Cousin Kate may also have had some of the duties of a housewife or homemaker, but she was more intently focused on helping lead civic affairs, and she and Will became philanthropists, particularly in the field of healthcare. In 1902, Will gave $115,000 toward the construction of a new hospital and when it opened two years later, it was named the Kate Bitting Reynolds Memorial Hospital. Three years after its opening, he gave another $75,000 to build a 90-bed addition. Affectionately known as the “Katie B.,” it served the black community and operated until 1970, when its patients were moved to the new Reynolds Memorial Hospital. Following Kate’s death in 1946, provisions in her will established the $5 million, perpetual Kate B. Reynolds Charitable Trust, with one-fourth of the income from the Trust to be used for the poor and needy in Winston-Salem and Forsyth County, and three-fourths of the income to be used for charity patients in North Carolina hospitals. (Many years later, when the Trust sold its RJR Nabisco holdings, the value of its assets more than doubled to $262 million, increasing its grantmaking resources. The Trust’s current assets are in excess of $600 million.) Among the many other provisions in Kate’s will was her bequeathing $10,000 each to Crossnore School, Lees McRae Institute, Plum Tree School, and Banner Elk School, all in northwestern North Carolina, not far from America’s mountain home.

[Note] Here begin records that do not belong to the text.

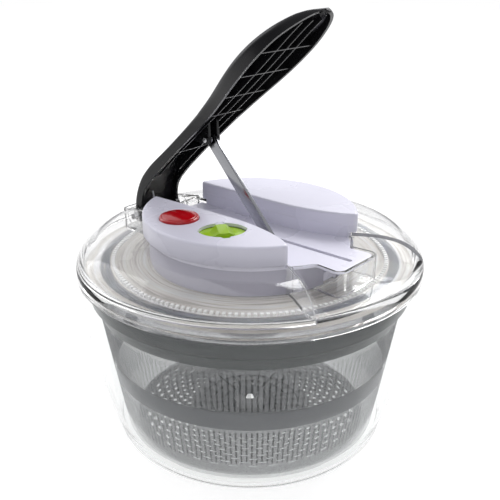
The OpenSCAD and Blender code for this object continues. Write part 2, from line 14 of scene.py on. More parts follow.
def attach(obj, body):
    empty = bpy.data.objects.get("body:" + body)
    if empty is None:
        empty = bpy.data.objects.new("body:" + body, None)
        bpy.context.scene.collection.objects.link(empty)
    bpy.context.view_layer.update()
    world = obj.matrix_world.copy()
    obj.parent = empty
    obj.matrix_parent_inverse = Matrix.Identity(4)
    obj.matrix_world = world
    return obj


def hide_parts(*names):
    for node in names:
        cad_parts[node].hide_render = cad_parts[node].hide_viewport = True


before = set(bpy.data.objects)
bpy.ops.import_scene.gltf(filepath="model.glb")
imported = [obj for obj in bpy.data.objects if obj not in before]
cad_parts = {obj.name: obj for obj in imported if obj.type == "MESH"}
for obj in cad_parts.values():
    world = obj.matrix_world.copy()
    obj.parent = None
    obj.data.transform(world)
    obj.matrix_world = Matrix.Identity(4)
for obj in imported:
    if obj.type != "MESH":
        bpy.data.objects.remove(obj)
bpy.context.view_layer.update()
MM = 0.001


# %% [markdown]
# The camera comes first, so that each piece can be judged as soon as it exists. A normal lens a little
# over half a metre away looks down on the lid at 22 degrees, from the side where both buttons are.

# %% Camera
eye = bpy.data.objects.new("camera", bpy.data.cameras.new("camera"))
bpy.context.scene.collection.objects.link(eye)
eye.data.sensor_width = 36
eye.data.lens = 54.7
eye.location = (0.3509, -0.4065, 0.361)
eye.rotation_euler = (math.radians(68), 0, math.radians(40.8))
bpy.context.scene.camera = eye


# %% [markdown]
# Clear plastic is hard to light: it only shows what is around it. The sky is bright above and behind the
# spinner, which keeps the walls clean, and turns grey low down in front, which gives the edges their thin
# grey lines. The camera, and what it sees through the plastic, gets plain white instead. The sky could be
# a picture, but a gradient made of nodes does the same and stays soft. The floor gives off most of its
# light itself, so that it stays pale under the basket.

# %% Sky, floor and lamps
sky = bpy.data.worlds.new("studio")
bpy.context.scene.world = sky
sky.use_nodes = True
n, l = sky.node_tree.nodes, sky.node_tree.links
n.clear()
where = n.new("ShaderNodeTexCoord")
toward = n.new("ShaderNodeVectorMath")
toward.operation = "DOT_PRODUCT"
BRIGHT_WAY = (-0.405, 0.469, 0.785)
toward.inputs[1].default_value = BRIGHT_WAY
ramp = n.new("ShaderNodeValToRGB")
ramp.color_ramp.interpolation = "EASE"
ramp.color_ramp.elements[0].position = 0.30
ramp.color_ramp.elements[0].color = (0.24, 0.24, 0.26, 1)
ramp.color_ramp.elements[1].position = 0.85
ramp.color_ramp.elements[1].color = (1.0, 1.0, 1.04, 1)
to_unit = n.new("ShaderNodeMapRange")
to_unit.inputs["From Min"].default_value = -1
soft = n.new("ShaderNodeBackground")
SKY_STRENGTH = 0.74
soft.inputs["Strength"].default_value = SKY_STRENGTH
plain = n.new("ShaderNodeBackground")
plain.inputs["Color"].default_value = (1, 1, 1, 1)
ray = n.new("ShaderNodeLightPath")
either = n.new("ShaderNodeMath")
either.operation = "MAXIMUM"
mix = n.new("ShaderNodeMixShader")
out = n.new("ShaderNodeOutputWorld")
l.new(where.outputs["Generated"], toward.inputs[0])
l.new(toward.outputs["Value"], to_unit.inputs["Value"])
l.new(to_unit.outputs["Result"], ramp.inputs["Fac"])
l.new(ramp.outputs["Color"], soft.inputs["Color"])
l.new(ray.outputs["Is Camera Ray"], either.inputs[0])
l.new(ray.outputs["Is Transmission Ray"], either.inputs[1])
l.new(either.outputs["Value"], mix.inputs["Fac"])
l.new(soft.outputs["Background"], mix.inputs[1])
l.new(plain.outputs["Background"], mix.inputs[2])
l.new(mix.outputs["Shader"], out.inputs["Surface"])


def lamp(name, place, size, power, aim=(0, 0, 0.15)):
    """A square soft box at place, turned to face aim."""
    light = bpy.data.lights.new(name, "AREA")
    light.shape = "RECTANGLE"
    light.size, light.size_y = size
    light.energy = power
    ob = bpy.data.objects.new(name, light)
    ob.location = place
    ob.rotation_euler = (Vector(aim) - Vector(place)).to_track_quat("-Z", "Y").to_euler()
    bpy.context.scene.collection.objects.link(ob)


lamp("key", (-0.1, 0.95, 1.0), (0.9, 0.7), 13)
lamp("side", (-1.0, -0.25, 0.75), (0.7, 0.9), 3)
lamp("front", (0.75, -0.9, 0.8), (0.8, 0.5), 1.5)

bm = bmesh.new()
bmesh.ops.create_grid(bm, x_segments=1, y_segments=1, size=4)
ground = bpy.data.objects.new("floor", bpy.data.meshes.new("floor"))
bm.to_mesh(ground.data)
bm.free()
bpy.context.scene.collection.objects.link(ground)
paper = bpy.data.materials.new("paper")
paper.use_nodes = True
matt = paper.node_tree.nodes["Principled BSDF"].inputs
matt["Base Color"].default_value = (0.25, 0.25, 0.25, 1)
matt["Roughness"].default_value = 0.9
matt["Emission Color"].default_value = (1, 1, 1, 1)
matt["Emission Strength"].default_value = 0.85
ground.data.materials.append(paper)
ground.location.z = -0.0004
bpy.context.scene.view_settings.view_transform = "Standard"
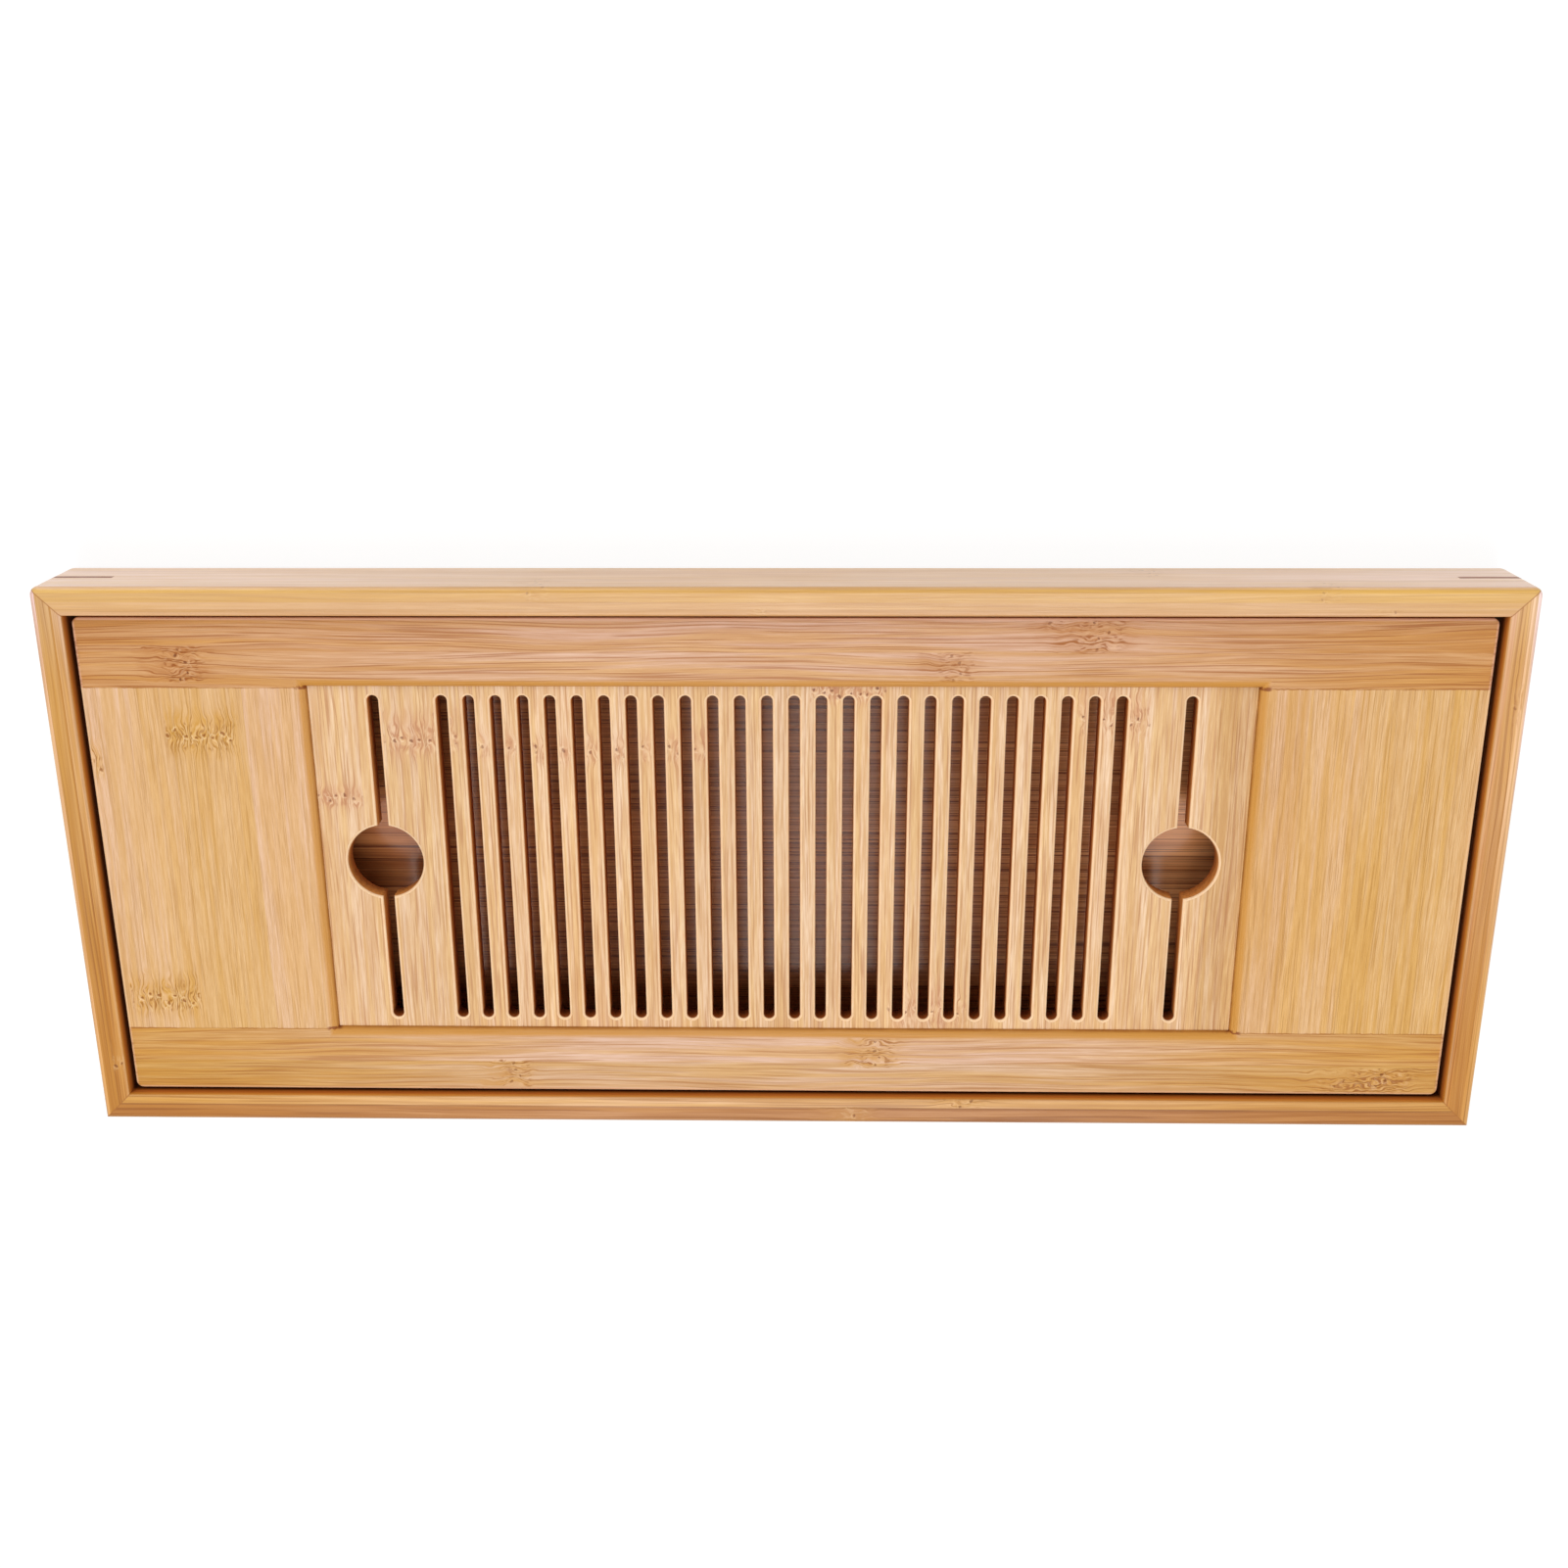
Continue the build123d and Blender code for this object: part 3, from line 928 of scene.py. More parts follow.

Kate’s grave marker in the well-manicured Salem Cemetery is an elegant, simply engraved, full body-size slab at ground level with a semi-circular arch at one end, held up by six columns. America preceded her cousin in death by ten years, and her grave marker in a family cemetery on a peaceful mountainside, likewise consisted of an engraved slab, albeit much smaller by comparison and without accoutrements. 

In their own ways, these two strong women of shared blood but disparate lifestyles – Kate Bitting Reynolds and her cousin America Banner Presnell – made important contributions to the world. Kate’s money made a difference to her beneficiaries, and her generous donation of her estate as a public park has been enjoyed by many. While childless Kate raised awareness and invested in causes, seven-time mother America raised and invested in her children and grandchildren, leaving hundreds of descendants, who continue to positively impact their communities and the world. 

City and country, bonbons and corn pone, velvet and flax, fortune and family…each left its mark for generations to come. I’m happy to be related to Kate Bitting and even happier to be a great, great-grandson of America Banner; in fact, I wouldn’t be here without her. I think you might say that makes me proud to be an “America-n.” Long may her legacy wave!